A penny for Macpherson’s thoughts on the nominal anchor

In this guest post, a former Bank of England economist argues with a former HMT official about the penny.

That’s the former Treasury Permanent Secretary, who apparently disapproves of HMT plans to to abolish the 1p and 2p coins in the UK.

He seems to believe that retaining the smallest denomination of the currency prevents a country like the UK from becoming a “banana republic” as far as monetary policy is concerned. In other words, the penny is a nominal anchor for expectations about prices and the value of money.

It’s uncontroversial that “banana republic” monetary policy leads to the abandonment of small currency denominations. But could causality run from denomination mix to inflation stability?

Fluctuations in expected inflation can plausibly become self-fulfilling. Higher expected inflation lowers the real interest rate. Other things being equal, this will boost consumption and investment, and thus inflation itself. The central bank can choke off this transmission by raising its short-term nominal interest rate, which will ensure that other things aren’t equal. This is the central bank’s job under its current mandate. But perhaps it won’t raise rates for some unspecified reason.

The question is whether abandoning the 1p and 2p coins would actually affect inflation expectations in the first place? Many countries have done it without hazard. The signal sent by discarding the 1p and 2p is more likely to be that we are copying the well-trodden route of other well-regulated low-inflation countries concerned about the sound practical operation of physical currency — not that we are set to become hyperinflationary.

What if the central bank targeted a fixed ratio of currency denominations, combined with insisting that denominations issued by the Mint and the BoE are those that are demanded by users?

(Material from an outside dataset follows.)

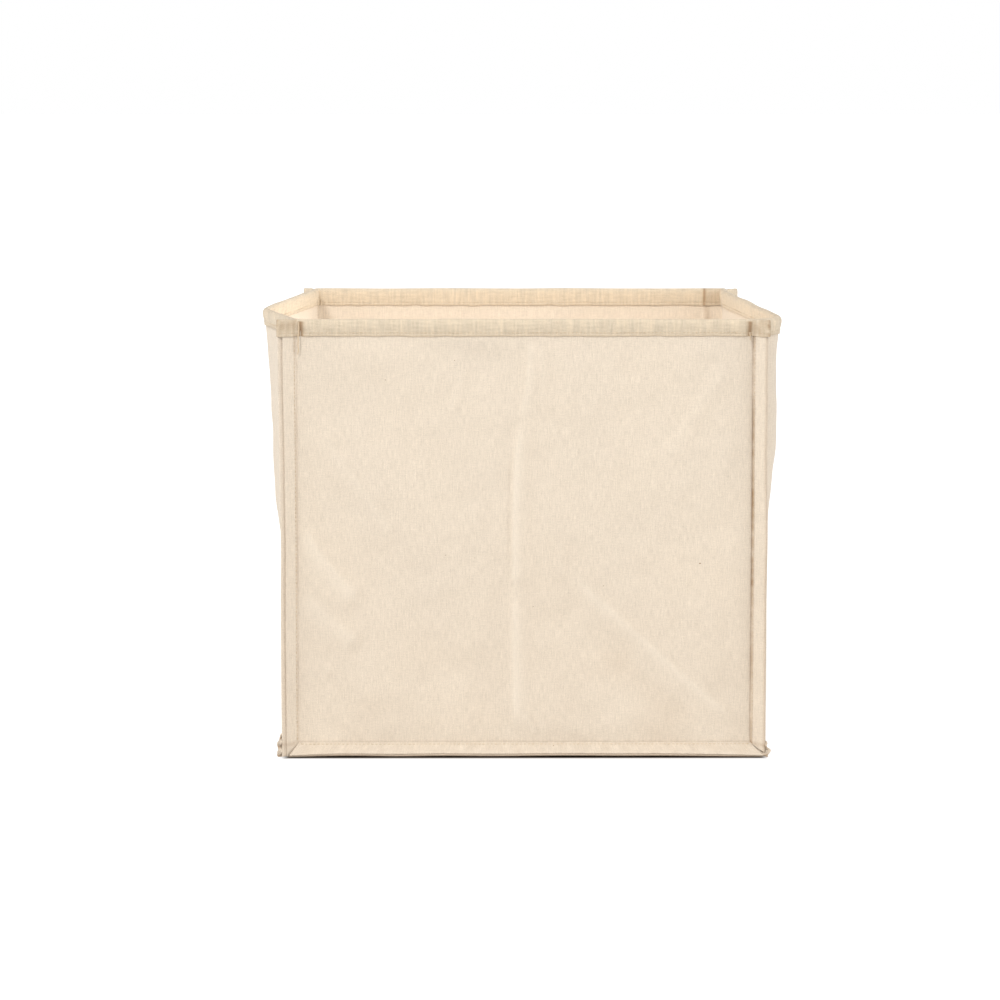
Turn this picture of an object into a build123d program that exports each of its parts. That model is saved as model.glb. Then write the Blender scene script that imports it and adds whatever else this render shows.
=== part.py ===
from build123d import *
import os
from math import sqrt

# A soft storage bin sewn from five canvas panels, with a steel wire in its bound rim.
# Millimetres, +Z up, front towards -Y, origin on the floor under the middle of the bin.

# Driving dimensions
rim_height = 320.0        # floor to the top of the rim
seam_half = 166.0         # middle of the bin to each wall, at its seams
mouth_bow = 20.0          # how far the two side walls bow outwards at the mouth
bow_curve = 0.5           # the bow grows with this power of the height, so the side walls belly out
bow_levels = [0, 0.05, 0.15, 0.3, 0.5, 0.75, 1]    # shares of the height where the bow is set
cloth = 1.0               # thickness of the coated canvas
seam_allowance = 12.0     # cloth outside each seam, turned out as a fin at 45 degrees
layer_gap = 0.1           # between two layers of cloth that are sewn together
flat_base_half = 130.0    # half of the flat middle of the base, which lies on the floor

binding_height = 12.0     # how far the rim binding covers the walls
binding_tape = 0.8        # thickness of the binding
wire_diameter = 2.5
wire_bend = 8.0           # bend at each corner of the wire, on its middle line
wire_ends_gap = 1.0       # between the two ends of the wire, inside the ferrule
ferrule_length = 24.0
ferrule_wall = 0.4
ferrule_slack = 0.03      # between the wire and the ferrule
ferrule_room = 0.15       # between the ferrule and the binding

fit_slack = 0.3           # between the rim and the walls that it sits on
thread = 0.6              # thickness of a line of sewing thread
thread_lift = 0.05        # between the thread and the cloth under it
seam_line = 2.0           # from the fold of a fin out to its sewing line
seam_end = 4.0            # where a sewing line stops short of a corner

# Worked out from those
half_gap = layer_gap / 2
slope = 1 / sqrt(2)
# the lowest edge of the base fin touches the floor, so this is the height of the base seam
base_seam_height = (seam_allowance + half_gap + cloth) * slope
bow_radius = (seam_half**2 + mouth_bow**2) / (2 * mouth_bow)
bow_centre = seam_half + mouth_bow - bow_radius
ferrule_radius = wire_diameter / 2 + ferrule_wall
leg_inside = ferrule_radius + ferrule_room    # from the middle of the wall to the binding's inner face
leg_outside = leg_inside + binding_tape
channel_top = rim_height - binding_tape
channel_bottom = rim_height - binding_height
wire_height = channel_top - ferrule_radius - ferrule_room
wall_top = wire_height - wire_diameter / 2 - 2 * fit_slack
far = 400.0               # longer than anything in the bin


def corner_spot(along, away, side):
    """A point beside a front corner: along the fin from its fold, and away from its middle plane."""
    x = seam_half + (along - away) * slope
    y = -seam_half - (along + away) * slope
    return (side * x, y)


def base_spot(along, above):
    """A point of the front base fin, in Y and Z: along it from its fold, and above its middle plane."""
    y = -seam_half - (along + above) * slope
    z = base_seam_height + (above - along) * slope
    return (y, z)


def front_sector(gap):
    """The quarter of the space in front, between the two diagonals of the bin."""
    shift = gap * sqrt(2)
    outline = Polyline((0, -shift), (-far, -far - shift), (far, -far - shift), close=True)
    return Pos(0, 0, -far / 2) * extrude(make_face(outline), far * 2)


def extrude_along_x(points):
    """A length of a section drawn in Y and Z."""
    section = Plane.YZ * make_face(Polyline(*points, close=True))
    return extrude(section, far, both=True)


def wall_section(bow, height):
    """A level cut through the sheet of a front wall, bowed out by this much in its middle."""
    reach = seam_half + cloth * 2
    outside = seam_half + cloth / 2
    inside = seam_half - cloth / 2
    if bow == 0:
        outline = Polyline(
            (-reach, -outside), (reach, -outside), (reach, -inside), (-reach, -inside), close=True
        )
        return Pos(0, 0, height) * make_face(outline)
    radius = (seam_half**2 + bow**2) / (2 * bow)
    centre = radius - seam_half - bow
    outer_end = centre - sqrt((radius + cloth / 2) ** 2 - reach**2)
    inner_end = centre - sqrt((radius - cloth / 2) ** 2 - reach**2)
    edges = [
        ThreePointArc((-reach, outer_end), (0, -outside - bow), (reach, outer_end)),
        Line((reach, outer_end), (reach, inner_end)),
        ThreePointArc((reach, inner_end), (0, -inside - bow), (-reach, inner_end)),
        Line((-reach, inner_end), (-reach, outer_end)),
    ]
    return Pos(0, 0, height) * make_face(edges)


def wall_sheet(bow):
    """The standing sheet of a front wall, straight at its foot and bowed by this much at its top."""
    if bow == 0:
        return extrude(wall_section(0, base_seam_height), wall_top - base_seam_height)
    levels = []
    for share in bow_levels:
        height = base_seam_height + share * (wall_top - base_seam_height)
        levels.append(wall_section(bow * share**bow_curve, height))
    return loft(levels, ruled=True)


def panel(bow):
    """One wall panel, facing the front: its sheet, half of two corner fins and half of a base fin."""
    sheet = wall_sheet(bow)
    start = -cloth / 4
    for side in (-1, 1):
        fin = Polyline(
            corner_spot(start, half_gap, side),
            corner_spot(seam_allowance, half_gap, side),
            corner_spot(seam_allowance, half_gap + cloth, side),
            corner_spot(start, half_gap + cloth, side),
            close=True,
        )
        sheet = sheet + extrude(make_face(fin), wall_top)
    under_base_fin = extrude_along_x(
        [base_spot(-far, half_gap), base_spot(far, half_gap), base_spot(far, -far), base_spot(-far, -far)]
    )
    base_fin = extrude_along_x(
        [
            base_spot(start, half_gap),
            base_spot(seam_allowance, half_gap),
            base_spot(seam_allowance, half_gap + cloth),
            base_spot(start, half_gap + cloth),
        ]
    )
    return (sheet - under_base_fin + base_fin) & front_sector(half_gap)


def base():
    """The base panel: flat on the floor in its middle, rising to its seams, with a fin all round."""
    lower = -half_gap - cloth
    section = extrude_along_x(
        [
            (0, 0),
            (-flat_base_half, 0),
            base_spot(cloth / 2, lower),
            base_spot(seam_allowance, lower),
            base_spot(seam_allowance, -half_gap),
            base_spot(0, -half_gap),
            (-flat_base_half, cloth),
            (0, cloth),
        ]
    )
    quarter = section & front_sector(0)
    whole = quarter
    for turn in (90, 180, 270):
        whole = whole + Rot(0, 0, turn) * quarter
    return whole


def thread_between(start, end):
    """A straight line of sewing thread."""
    path = Line(start, end)
    section = Plane(origin=path @ 0, z_dir=path % 0) * Circle(thread / 2)
    return sweep(section, path)


def corner_seam():
    """The sewing of the front left corner fin, a line on each side of it."""
    away = half_gap + cloth + thread_lift + thread / 2
    low = base_seam_height + seam_end
    high = channel_bottom - 2 * fit_slack
    lines = []
    for face in (-1, 1):
        x, y = corner_spot(seam_line, face * away, -1)
        lines.append(thread_between((x, y, low), (x, y, high)))
    return lines


def base_seam():
    """The sewing of the front base fin, a line above it and a line under it."""
    away = half_gap + cloth + thread_lift + thread / 2
    reach = seam_half - seam_end
    lines = []
    for face in (-1, 1):
        y, z = base_spot(seam_line, face * away)
        lines.append(thread_between((-reach, y, z), (reach, y, z)))
    return lines


def mouth_outline(offset, bend):
    """The outline of the mouth, so far outside the middle of the walls, with its corners rounded."""
    half_depth = seam_half + offset
    half_width = bow_centre + sqrt((bow_radius + offset) ** 2 - half_depth**2)
    widest = seam_half + mouth_bow + offset
    edges = [
        Line((-half_width, -half_depth), (half_width, -half_depth)),
        ThreePointArc((half_width, -half_depth), (widest, 0), (half_width, half_depth)),
        Line((half_width, half_depth), (-half_width, half_depth)),
        ThreePointArc((-half_width, half_depth), (-widest, 0), (-half_width, -half_depth)),
    ]
    face = make_face(edges)
    if bend > 0:
        face = fillet(face.vertices(), bend)
    return face


def mouth_block(offset, bend, low, high):
    """A solid block over the whole mouth, between two heights."""
    return Pos(0, 0, low) * extrude(mouth_outline(offset, bend), high - low)


def fin_blocks(around, low, high):
    """Four blocks over the tops of the corner fins, this much larger than the fins."""
    half = half_gap + cloth + around
    reach = seam_allowance + around
    outline = Polyline(
        corner_spot(0, -half, 1),
        corner_spot(reach, -half, 1),
        corner_spot(reach, half, 1),
        corner_spot(0, half, 1),
        close=True,
    )
    block = Pos(0, 0, low) * extrude(make_face(outline), high - low)
    return [Rot(0, 0, turn) * block for turn in (0, 90, 180, 270)]


def rim_binding():
    """The tape folded over the wire and the tops of the walls, and round the tops of the fins."""
    outer = mouth_block(leg_outside, 0, channel_bottom, rim_height)
    for block in fin_blocks(fit_slack + binding_tape, channel_bottom, rim_height):
        outer = outer + block
    below = channel_bottom - 1
    channel = mouth_block(leg_inside, 0, below, channel_top)
    for block in fin_blocks(fit_slack, below, channel_top):
        channel = channel + block
    channel = channel - mouth_block(-leg_inside, wire_bend - leg_inside, below - 1, rim_height)
    opening = mouth_block(-leg_outside, wire_bend - leg_outside, below, rim_height + 1)
    return outer - opening - channel


def rim_wire():
    """One length of steel wire, bent to the mouth, with its ends meeting in the middle of the back."""
    widest = seam_half + mouth_bow
    end = wire_ends_gap / 2
    with BuildLine() as path:
        Line((end, seam_half), (seam_half, seam_half))
        ThreePointArc((seam_half, seam_half), (widest, 0), (seam_half, -seam_half))
        Line((seam_half, -seam_half), (-seam_half, -seam_half))
        ThreePointArc((-seam_half, -seam_half), (-widest, 0), (-seam_half, seam_half))
        Line((-seam_half, seam_half), (-end, seam_half))
        corners = [v for v in path.vertices() if abs(v.X) > seam_half - 1]
        fillet(corners, wire_bend)
    wire = Pos(0, 0, wire_height) * path.line
    section = Plane(origin=wire @ 0, z_dir=wire % 0) * Circle(wire_diameter / 2)
    return sweep(section, wire)


def rim_wire_ferrule():
    """The steel sleeve that joins the two ends of the wire."""
    bore = wire_diameter / 2 + ferrule_slack
    tube = Circle(ferrule_radius) - Circle(bore)
    sleeve = extrude(tube, ferrule_length / 2, both=True)
    return Pos(0, seam_half, wire_height) * Rot(0, 90, 0) * sleeve


def rim_stitching():
    """The sewing near the lower edge of the binding, outside and inside, on all four sides."""
    height = channel_bottom + seam_line
    reach = seam_half - 2 * seam_end
    lines = []
    for face in (-1, 1):
        offset = face * (leg_outside + thread_lift + thread / 2)
        depth = seam_half + offset
        radius = bow_radius + offset
        end = bow_centre + sqrt(radius**2 - reach**2)
        for side in (-1, 1):
            lines.append(thread_between((-reach, side * depth, height), (reach, side * depth, height)))
            arc = ThreePointArc(
                (side * end, -reach, height),
                (side * (bow_centre + radius), 0, height),
                (side * end, reach, height),
            )
            section = Plane(origin=arc @ 0, z_dir=arc % 0) * Circle(thread / 2)
            lines.append(sweep(section, arc))
    return lines


def turned(shapes, angle):
    """The same shapes, turned about the middle of the bin."""
    return [Rot(0, 0, angle) * shape for shape in shapes]


def save(name, shapes):
    """Write one node, which may hold several separate solids."""
    solids = []
    for shape in shapes:
        solids += shape.solids()
    body = solids[0] if len(solids) == 1 else Compound(children=solids)
    export_step(body, f"parts/{name}.step")


os.makedirs("parts", exist_ok=True)

walls = [("front", 0, 0), ("right", 90, mouth_bow), ("back", 180, 0), ("left", 270, mouth_bow)]
for side, angle, bow in walls:
    save(f"{side}_panel", turned([panel(bow)], angle))
    save(f"base_seam_{side}", turned(base_seam(), angle))

corners = [("front_left", 0), ("front_right", 90), ("back_right", 180), ("back_left", 270)]
for corner, angle in corners:
    save(f"corner_seam_{corner}", turned(corner_seam(), angle))

save("base_panel", [base()])
save("rim_binding", [rim_binding()])
save("rim_wire", [rim_wire()])
save("rim_wire_ferrule", [rim_wire_ferrule()])
save("rim_stitching", rim_stitching())
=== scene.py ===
import bmesh
import bpy
import numpy as np
from math import cos, pi, radians, sin, sqrt
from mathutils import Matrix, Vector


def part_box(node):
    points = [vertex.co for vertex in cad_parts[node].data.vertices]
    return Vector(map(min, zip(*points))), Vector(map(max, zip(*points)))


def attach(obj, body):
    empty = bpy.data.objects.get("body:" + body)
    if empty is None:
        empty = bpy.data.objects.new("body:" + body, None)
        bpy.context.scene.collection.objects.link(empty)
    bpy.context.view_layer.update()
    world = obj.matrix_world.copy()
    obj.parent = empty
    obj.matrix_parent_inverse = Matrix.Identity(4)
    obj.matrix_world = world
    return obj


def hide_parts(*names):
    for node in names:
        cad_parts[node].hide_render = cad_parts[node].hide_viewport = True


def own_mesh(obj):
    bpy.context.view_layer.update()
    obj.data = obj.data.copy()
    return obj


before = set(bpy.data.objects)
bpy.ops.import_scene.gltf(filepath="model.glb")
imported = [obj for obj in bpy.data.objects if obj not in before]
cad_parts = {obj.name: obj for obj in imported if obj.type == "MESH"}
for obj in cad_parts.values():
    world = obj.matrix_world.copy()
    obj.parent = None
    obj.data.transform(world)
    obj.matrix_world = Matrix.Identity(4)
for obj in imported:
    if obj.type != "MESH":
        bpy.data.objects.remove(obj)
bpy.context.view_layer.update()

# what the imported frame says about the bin, in metres
sideNames = ["front", "right", "back", "left"]
cornerNames = ["front_right", "back_right", "back_left", "front_left"]   # at each side's right end
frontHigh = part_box("front_panel")[1]
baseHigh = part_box("base_panel")[1]
rimLow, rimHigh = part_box("rim_binding")
wireLow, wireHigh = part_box("rim_wire")
ferruleLow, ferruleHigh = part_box("rim_wire_ferrule")

clothThick = 0.001
layerGap = 0.0001
tapeThick = 0.0007
seamHalf = -frontHigh[1] + clothThick / 2          # middle of the bin to a wall, at its seams
wallTop = frontHigh[2]
rimTop = rimHigh[2]
bandBottom = rimLow[2]
slant = sin(pi / 4)
finReach = (baseHigh[0] - seamHalf) / slant        # the turned-out seam allowance
seamHeight = baseHigh[2]
overlap = 0.0009                         # how far up inside the tape the walls are parted
splitHeight = bandBottom + overlap
layerOff = (layerGap + clothThick) / 2             # from a seam's middle plane to the middle of one layer
faceOff = layerOff + clothThick / 2                # from a seam's middle plane to its outer face
wireRadius = (wireHigh[2] - wireLow[2]) / 2
print("frame read: seams", round(seamHalf, 4), "fins", round(finReach, 4), "base seam", round(seamHeight, 4))


def ramp(value, low, high):
    # 0 below low, 1 above high, smooth between
    t = np.clip((value - low) / (high - low), 0.0, 1.0)
    return t * t * (3 - 2 * t)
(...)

The make-up of denominations we want in our wallets depends on the price level. If the price level doubled, buyers would tilt towards higher denominations and sellers would move toward coarser gradations in their pricing strategies. Getting the central bank to preserve as far as possible the existing mix of denominations in circulation would be equivalent to targeting the existing price level. With a bit of empirical money demand work you could work out the implied change in the denomination spread consistent with the existing positive inflation targets of modern economies.

If you think that is overly complicated and crackpot, it is. But sadly it is not even as simple as stated thus far.

First, the Government would have to freeze the current design of notes and coins, or at least indulge in only neutral modifications. Any change that affected the preference by the private sector for any particular coin or note would screw up the denomination target.

For example, if you made the 1p prettier or harder to counterfeit, people would want more of them, and the central bank’s knee-jerk response would be to increase money creation to raise the price level and lower the demand for 1p.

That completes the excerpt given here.